▸ **Data extract**:
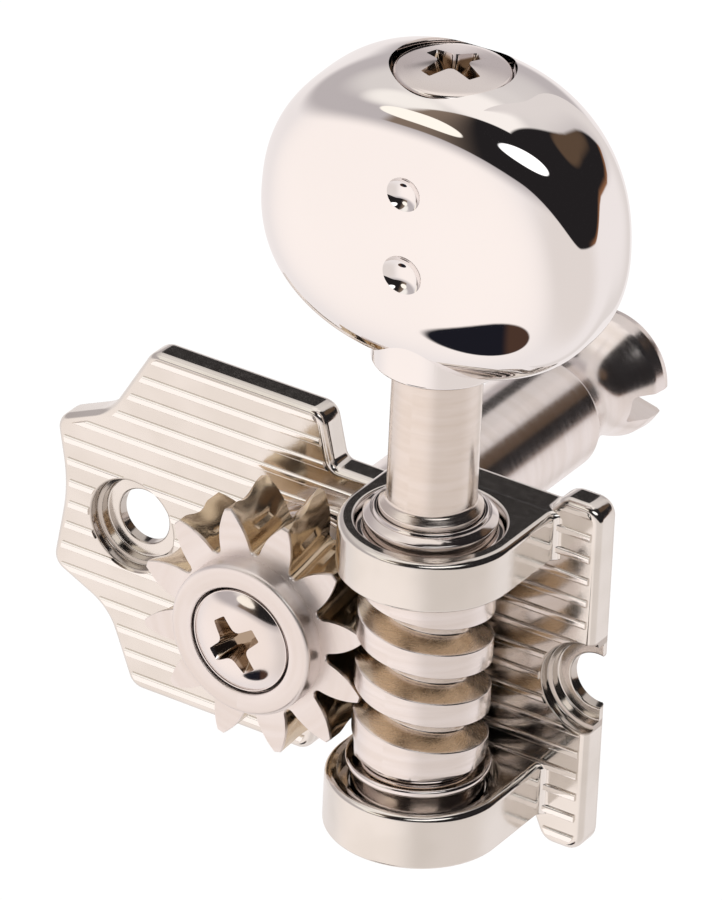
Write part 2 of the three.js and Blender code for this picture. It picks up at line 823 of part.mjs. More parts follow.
function button() {
  const neck = turnedOnWormAxis(drum(neckRadius, stemTop + seatGap, bodyMiddle));
  const bore = turnedOnWormAxis(drum(driveRadius + seatGap, stemTop - overrun, driveTop + seatGap));
  const keys = [-1, 1].map((side) => {
    const block = new THREE.BoxGeometry(driveRadius * 3, driveRadius, driveLength + 2 * overrun);
    block.translate(
      wormX,
      wormY + side * (driveFlat + seatGap + driveRadius / 2),
      stemTop + driveLength / 2,
    );
    return solidOf(block);
  });
  const doubleD = bore.subtract(keys[0]).subtract(keys[1]);
  const screwHole = turnedOnWormAxis(
    drum(buttonScrewShank + looseGap, driveTop - overrun, buttonTop),
    SMALL_SIDES,
  );
  const recess = turnedOnWormAxis(drum(buttonRecessRadius, recessFloor, buttonTop + overrun));
  let body = buttonBody().add(neck).subtract(doubleD).subtract(screwHole).subtract(recess);
  const ball = (dimpleRadius * dimpleRadius + dimpleDepth * dimpleDepth) / (2 * dimpleDepth);
  for (const side of [-1, 1]) {
    const dimple = new THREE.SphereGeometry(ball, 12, 8);
    dimple.translate(0, dimpleDepth - ball - buttonThickness / 2, 0);
    dimple.rotateZ(buttonTurn);
    dimple.translate(wormX, wormY, bodyMiddle + dimpleRise + (side * dimpleSpacing) / 2);
    body = body.subtract(solidOf(dimple));
  }
  return body;
}

// Post

function stringPost() {
  const waistSpan = postLength - postRim - postShoulder;
  const waistSteps = 7;
  const waist = Array.from({ length: waistSteps + 1 }, (_, i) => {
    const share = i / waistSteps;
    const dip = Math.sin(Math.PI * Math.min(1, share * 1.15)) * (postRadius - postWaistRadius);
    const flare = (postFlareRadius - postRadius) * share * share;
    return [postRadius - dip + flare, postShoulder + waistSpan * share];
  });
  const body = turnedOnPostAxis(
    [
      [0, hubBack],
      [postJournalRadius, hubBack],
      [postJournalRadius, seatGap],
      [postRadius, seatGap],
      ...waist,
      [postFlareRadius, postLength - postRim / 2],
      [postFlareRadius - postRim / 2, postLength],
      [0, postLength],
    ],
    SMALL_SIDES + 8,
  );
  const shank = squareBar(postSquare, squareFront + seatGap, 0);
  const tapped = turnedOnPostAxis(
    drum(wheelScrewShank + seatGap, bossFront, squareFront + wheelScrewLength + seatGap),
    SMALL_SIDES,
  );
  const slotBlock = new THREE.BoxGeometry(postFlareRadius * 3, postSlotDepth + overrun, postSlotWidth);
  slotBlock.translate(0, postLength - postSlotDepth + (postSlotDepth + overrun) / 2, 0);
  slotBlock.rotateY(postSlotTurn);
  return body.add(shank).subtract(tapped).subtract(solidOf(slotBlock));
}

// Assembly

const plating = (colour, roughness) =>
  new THREE.MeshStandardMaterial({ color: colour, roughness, metalness: 1 });
const satinNickel = plating(0xd6cfc9, 0.32);
const brightNickel = plating(0xe4dedb, 0.12);
const mirrorNickel = plating(0xebe6e4, 0.05);
const brushedNickel = plating(0xcdc5bf, 0.38);

const machine = new THREE.Group();
machine.add(meshOf("base_plate", basePlate(), satinNickel));
machine.add(meshOf("upper_bush", upperBush(), brightNickel));
machine.add(meshOf("lower_bush", lowerBush(), brightNickel));
machine.add(meshOf("wheel_washer", wheelWasher(), brightNickel));
machine.add(meshOf("worm_shaft", wormShaft(), brushedNickel));
machine.add(meshOf("worm_thrust_washer", thrustWasher(), brightNickel));
machine.add(meshOf("button", button(), mirrorNickel));
machine.add(meshOf("button_screw", buttonScrew(), brightNickel));
machine.add(meshOf("worm_wheel", wormWheel(), satinNickel));
machine.add(meshOf("wheel_screw", wheelScrew(), brightNickel));
machine.add(meshOf("string_post", stringPost(), brushedNickel));

export default machine;
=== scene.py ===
"""A guitar tuning machine: a ribbed plate with two lugs, a worm on the button's shaft, a twelve-tooth
wheel and a slotted string post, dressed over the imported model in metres."""

import bpy
import bmesh
import json
import math
import numpy as np
from mathutils import Matrix, Vector


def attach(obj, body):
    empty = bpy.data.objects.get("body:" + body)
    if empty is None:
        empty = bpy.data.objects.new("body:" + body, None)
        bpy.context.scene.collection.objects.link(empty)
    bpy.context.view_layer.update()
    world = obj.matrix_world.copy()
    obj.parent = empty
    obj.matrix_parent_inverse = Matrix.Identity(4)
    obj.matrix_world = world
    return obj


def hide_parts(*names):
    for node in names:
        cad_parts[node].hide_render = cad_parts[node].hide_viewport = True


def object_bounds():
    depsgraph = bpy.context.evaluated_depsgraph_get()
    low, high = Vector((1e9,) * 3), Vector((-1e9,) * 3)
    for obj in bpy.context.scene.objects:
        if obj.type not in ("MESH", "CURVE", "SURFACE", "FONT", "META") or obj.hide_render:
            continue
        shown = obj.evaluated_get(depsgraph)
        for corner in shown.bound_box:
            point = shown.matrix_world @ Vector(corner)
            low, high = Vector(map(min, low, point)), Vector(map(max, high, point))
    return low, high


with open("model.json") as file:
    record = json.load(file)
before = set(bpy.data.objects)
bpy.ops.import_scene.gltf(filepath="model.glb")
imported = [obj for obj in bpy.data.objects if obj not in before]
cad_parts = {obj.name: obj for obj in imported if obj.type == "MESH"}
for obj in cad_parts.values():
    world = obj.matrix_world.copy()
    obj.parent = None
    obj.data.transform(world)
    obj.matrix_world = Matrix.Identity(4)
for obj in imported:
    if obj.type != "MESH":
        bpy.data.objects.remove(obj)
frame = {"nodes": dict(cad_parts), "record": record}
cad_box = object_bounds()

MM = 0.001
TAU = 2 * math.pi

# Sizes shared with the solids, in millimetres. The worm's axis stands at WORM_X and WORM_Y, and the
# post's axis runs back along +Y through zero.
TEETH = 12
PITCH = 2.8
WHEEL_PITCH_R = TEETH * PITCH / TAU
WORM_OUTER_R, WORM_PITCH_R, WORM_ROOT_R = 3.42, 3.35, 2.18
THREAD_CREST = 1.32
FLANK = math.radians(19.5)
BACKLASH = 0.18
TIP_CLEARANCE = 0.15
RUNNING_GAP, SEAT_GAP = 0.06, 0.08
PLATE_FRONT = -1.8
WORM_X = WHEEL_PITCH_R + WORM_PITCH_R
WORM_Y = PLATE_FRONT - 4.27
WORM_LOW, WORM_HIGH = -4.5, 5.55
WHEEL_PHASE = math.radians(18.3)
WHEEL_TIP_R, WHEEL_ROOT_R = 6.62, 4.35
WHEEL_FACE = 4.3
WHEEL_FRONT, WHEEL_BACK = WORM_Y - WHEEL_FACE / 2, WORM_Y + WHEEL_FACE / 2
BOSS_FRONT = WHEEL_FRONT - 1.17
SOLID_RIB, HUB_WASHER_T = 0.2, 0.5
HUB_BACK = PLATE_FRONT - SOLID_RIB - HUB_WASHER_T - 2 * SEAT_GAP
WHEEL_SCREW_TOP = BOSS_FRONT - 0.55
STEM_TOP = 17.35
BUTTON_W, BUTTON_H, BUTTON_T = 18.55, 16.1, 8.6
BUTTON_TURN, BUTTON_TAPER, BUTTON_THICKENING = 0.06, -0.064, 0.11
OVAL_POWER, FACE_POWER = 2.27, 3.2
BODY_BOTTOM = STEM_TOP + 0.25
BODY_MIDDLE = BODY_BOTTOM + BUTTON_H / 2
RECESS_FLOOR = BODY_BOTTOM + BUTTON_H - 1.5
DRIVE_TOP = RECESS_FLOOR - 2.85
BUTTON_SCREW_TOP = RECESS_FLOOR + 1.5
# Each dimple's radius, depth and height over the button's middle.
DIMPLES = ((0.9, 0.42, 2.7), (1.05, 0.5, -1.8))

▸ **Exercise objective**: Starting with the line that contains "imported = [obj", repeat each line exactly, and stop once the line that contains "obj.parent = None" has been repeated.

▸ **Completed task**:
imported = [obj for obj in bpy.data.objects if obj not in before]
cad_parts = {obj.name: obj for obj in imported if obj.type == "MESH"}
for obj in cad_parts.values():
    world = obj.matrix_world.copy()
    obj.parent = None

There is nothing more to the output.